14 Kasım 2011 Pazartesi

Kısmet?..

Bu fotoğrafı geçen sene, İspanya seyahatimi tamamlayıp Türkiye'ye dönme hazırlıkları yaptığım son akşam çekmiş ve blogda yayınlamıştım. Köşe lâmbasının yanında duran bronz uşak heykelciği fazla dikkat çekmiyor belki ama ben elindeki tepside tealight mum taşımak üzere tasarlanmış bu heykelciği çok beğenmiş ve bir eşini alıp getirmek istemiştim. Hâtta satın alındığı dükkân kapanmadan yetişip alayım ve valizime yerleştireyim diye epey acele de etmiştim ancak; Madrid-Pinto'da, harika ev aksesuarlarının satıldığı Casa Con Duende/Perili Ev isimli bu dükkânda artık bu uşak şamdandan bulunmuyordu. Sahibesi istersem getirtebileceğini söylemişti ama bunun için de beklemek gerekiyordu ve ben ertesi gün İspanya'dan ayrılacaktım, dolayısı ile ''kısmet değilmiş'' diyerek onun yerine başka şeyler aldım, yani bu sevdadan vazgeçtim... Hâlbuki?..

Kısmetmiş ama biraz zamanı varmış, zamanı o zaman değilmiş meğer. İzmir Devlet Tiyatrosu sanatçılarından değerli dostum Gürol Tonbul ve TRT'den yapım asistanı arkadaşım sevgili Özgür Yardımcı geçenlerde Ezberbozan Atölye'yi ziyarete geldiklerinde, beraber seçtikleri bir armağan paketini uzattılar bana, içinden ne çıkacağını hiç bilmeden sevinçle açtım ve açınca şaşkınlıkla karışan sevincim daha da çoğaldı. Zira paketin içinden çıkan armağan, benim birbuçuk sene evvel İspanya'da çok beğenip bulamadığım, alamadığım bu heykelciğin birebir aynısıydı:)

Bana hediye edilen şeylerin niteliği ile ilgilenmem, beni düşünerek alınıp getirilmiş ya da gönderilmiş olması kâfidir ve elbette hepsi teşekküre değerdir benim için ama; bu hediyenin içinde böyle de bir hikâye saklıydı işte ve bundan bana bu uşak şamdanı hediye eden sevgili dostlarım da habersizdi.
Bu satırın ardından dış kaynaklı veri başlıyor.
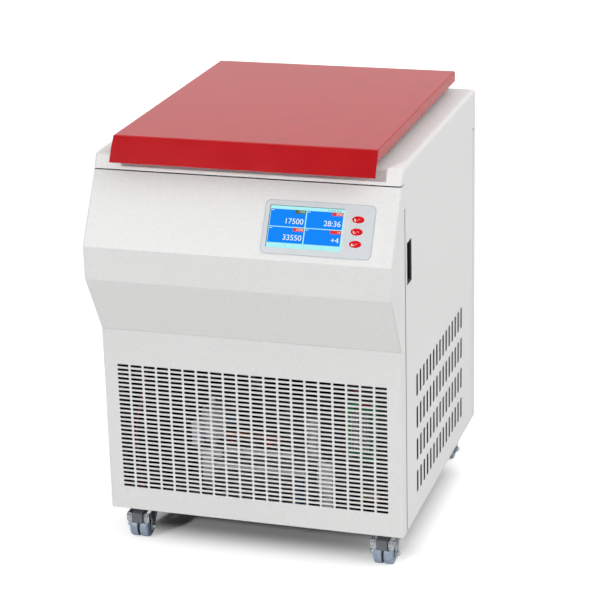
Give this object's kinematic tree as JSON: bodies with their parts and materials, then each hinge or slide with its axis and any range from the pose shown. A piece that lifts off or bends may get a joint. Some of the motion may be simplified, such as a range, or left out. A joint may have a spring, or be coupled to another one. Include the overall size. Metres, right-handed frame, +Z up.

Anlattığımda onlar da hayret etti ve bana bu hediyeyi seçmiş oldukları için daha çok sevindiler tabii:) Sevgili Gürol ve Özgür'e bir kez daha teşekkür etmek isterim, farkında olmasalar da bana çok hoş bir sürpriz yapmış oldular, sağolsunlar...

Ve işte hayat bazen de böyle gülümsetir insanı; siz akışa teslim olur, ''demek kısmet değilmiş, n'apalım'' der geçersiniz, hâlbuki sizin o ''AN''da evrene gönderdiğiniz içsel niyet mektubu yoluna devam etmiş ve neticede makamına ulaşmıştır, siz bunu bilmezsiniz. Mektubun cevabı hiç ummadığınız bir anda, hiç beklemediğiniz bir yolla pat diye önünüze düşüverir. Çünkü herşey tam OLması gereken zamanda ve tam OLması gereken şekilde OLur. Bu sebepten; evrensel sistem içinde ''erken'' ya da ''geç'' diye birşey yoktur. Bilmem anlatabildim mi? :) Herşey niyetinize göre OLsun efendim, mutlu haftalar...

2 yorum:

Baturhan dedi ki...

"herşey tam OLması gereken zamanda ve tam OLması gereken şekilde OLur. Bu sebepten; evrensel sistem içinde ''erken'' ya da ''geç'' diye birşey yoktur." diyorsun da sevgili arkadaşım, fotoğraflar açılmıyor.. Fotoğrafları görebilmek için benimde niyet edip birbuçuk yıl beklemem gerekmez inşallah.. Öperim seni çok, severim de pek çok..

Handan Demiralp dedi ki...

He Batos, yazı yayınlandığından beri üç kez uçtu resimler, teknoloji bazen kötü bir şakaya dönüşebiliyor işte böyle, internet aleminin neresinde ne olduysa artık, her zaman aynı yöntemle eklediğim resimler bilinmeze uçtu! Neyse, farklı bir yöntemle yeniden ekledim. Umarım bu kez yerinde kalır hepsi. Uyarın için teşekkürler can arkadaşım, ben de öptüm.